In December, an international group of scientists called for what effectively would be a moratorium on making permanent changes to the human genome.
The group, convened by the National Academy of Sciences and scientists from China and Britain, said it would be "irresponsible to proceed" with such research until there was "broad societal consensus" on whether making inheritable changes to the human genome was appropriate.
The California Institute for Regenerative Medicine was created by voter approval of Proposition 71 in 2004. The agency is distributing
$3 billion from state taxpayers to stem cell researchers in the hope of discovering promising new cures for Parkinson's, diabetes and a host of other diseases. The agency has about $900 million left to distribute.
The agency's current regulations say that no money can be used to transfer a genetically modified human embryo to a woman to start a pregnancy. But some experts worry that agency-funded researchers could later turn to other sources to finance the reproductive stage of their work.
"If you have genetically modified embryos in labs around the state," Darnovsky said, "what's to stop them from being used to initiate a pregnancy?"
Many other questions were raised last week when the stem cell agency's committee met in Los Angeles to review its policies on the editing of human genes.
"Do we need to think about the rights of the embryo donor?" asked board member Jeff Sheehy. "If they have a severe inheritable disease and the embryo they donated for research has been edited with CRISPR or other tools to remove that potential, do they have a right to know about that or even access to that technology for their own use?"
McCormack, the agency's spokesman, said the committee will try to answer such questions and come back with recommendations that will go to the full board for consideration — a process expected to take a couple of months.
"So far we have not funded any research that involves CRISPR, nor have we received any proposals for funding using that technology," McCormack said. "But that's probably just a matter of time."
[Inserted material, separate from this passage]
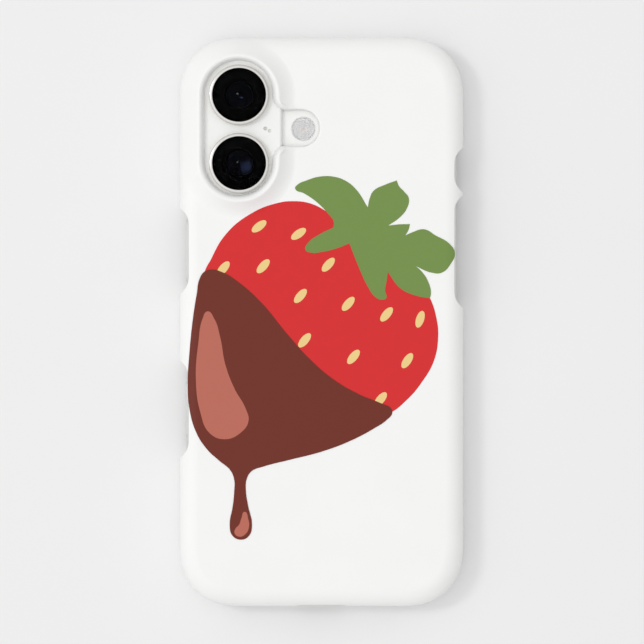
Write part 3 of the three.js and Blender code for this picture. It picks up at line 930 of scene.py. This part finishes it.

Last year, Chinese scientists stunned the scientific community by revealing that they had already used CRISPR to genetically modify human embryos. To try to head off ethical concerns, the scientists had used embryos they said were non-viable and could not result in a live birth.
In their experiment, the researchers had attempted to modify a gene responsible for a potentially fatal blood disorder. But they experienced multiple problems, including finding a surprising number of off-target mutations in other parts of the genome.
The Chinese team said their results showed the serious barriers to using the gene-editing technique in humans.